Anja Adler

Personal information
- Nationality: German
- Born: 14 April 1989 (age 37)
- Website: anjaadler-kanu.de

Sport
- Country: Germany
- Sport: Para canoe
- Disability class: KL2, VL3
- Club: SV Halle

Medal record
Women's Para canoe
Representing Germany
Paralympic Games
| Bronze medal – third place | 2024 Paris | KL2 |
Sprint World Championships
| Silver medal – second place | 2017 Račice | VL3 |
| Bronze medal – third place | 2024 Szeged | KL2 |
| Bronze medal – third place | 2025 MIlan | KL2 |
| Bronze medal – third place | 2026 Poznán | KL2 |
Sprint European Championships
| Bronze medal – third place | 2025 Račice | KL2 |
Marathon World Championships
| Gold medal – first place | 2025 Győr | KL2 |

= Anja Adler =

German Paracanoeist (born 1989)

Anja Adler (born 14 April 1998) is a German Para canoeist. She represented Germany at the 2020 and 2024 Summer Paralympics.

==Career==
Adler first began paracanoeing in 2016. That year, she won silver at the German Paracanoe Championships. She qualified for the German national team in 2017. She won silver at the 2022 ICF Para-Canoe World Championships with a time of 1:08.241. Adler won bronze in VL3 at the 2018 Paracanoe European Championships and placed fourth in KL2. She placed fourth in VL3 at the 2019 Paracanoe European Championships. At the 2020 Summer Paralympics, Adler represented Germany, placing fourth in the women's KL2 paracanoe event.
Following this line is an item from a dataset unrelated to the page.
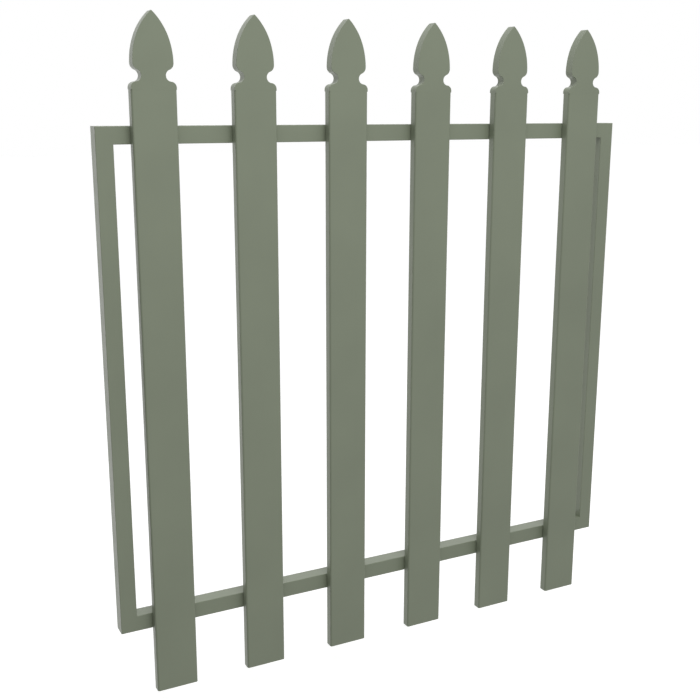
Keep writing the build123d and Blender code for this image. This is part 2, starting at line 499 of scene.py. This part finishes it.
def mitred_bar(name, size, axis, inward):
    """Frame tube round the origin, both ends cut at 45 degrees, its short side inward."""
    sizes = bpy.context.scene.gate_tubes
    uncut = size.copy()
    uncut[axis] += size[Y]
    walls = sizes.frame_wall, sizes.frame_corner, sizes.frame_bore_corner
    piece = hollow_bar(name, uncut, axis, *walls)
    ends = []
    for side in (-1, 1):
        outward = Vector((0, 0, 0))
        outward[axis] = side
        corner = outward * size[axis] / 2 - inward * size[Y] / 2
        ends.append((corner, (outward + inward).normalized()))
    for corner, normal in ends:
        bpy.ops.mesh.select_all(action="SELECT")
        bpy.ops.mesh.bisect(
            plane_co=corner, plane_no=normal, clear_outer=True, threshold=CUT_THRESHOLD
        )
    close_ends(ends)
    return piece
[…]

Adler won two silver medals at the Paracanoe European Championships, one in KL2 and the other in va'a. She won the 2021 Paracanoe European Championships in women's KL2. Adler placed fourth in KL2 at the 2022 Paracanoe European Championships, racing a new personal best time. She won the 2022 Deutschland-Cup and the 2022 ICF Paracanoe World Cup.

Adler placed third at the 2024 Paracanoe World Championships in women's KL2 with a time of 52.64 and placed second in KL2 at the 2024 Paracanoe European Championships. She represented Germany at the 2024 Summer Paralympics in the women's KL2 event and won a bronze medal with a time of 52.17. In June 2025, she competed at the 2025 Canoe Sprint European Championships and won a bronze medal in the KL2 event. In August 2025, she competed at the 2025 ICF Canoe Sprint World Championships and won a bronze medal in the KL2 event. The next month she competed at the 2025 ICF Canoe Marathon World Championships and won a gold medal in the KL2 event with a time of 32:29.23. This marked the first time paracanoe was competed in marathon distances at the ICF Canoe Marathon World Championships.

== Personal life ==
Adler is from Halle (Saale). She attended the University of Halle, studying geology, and then obtained a master's degree in meteorology from Leipzig University. During a cave exploration as part of her doctoral thesis in 2015, Adler was in an accident that left her paraplegic.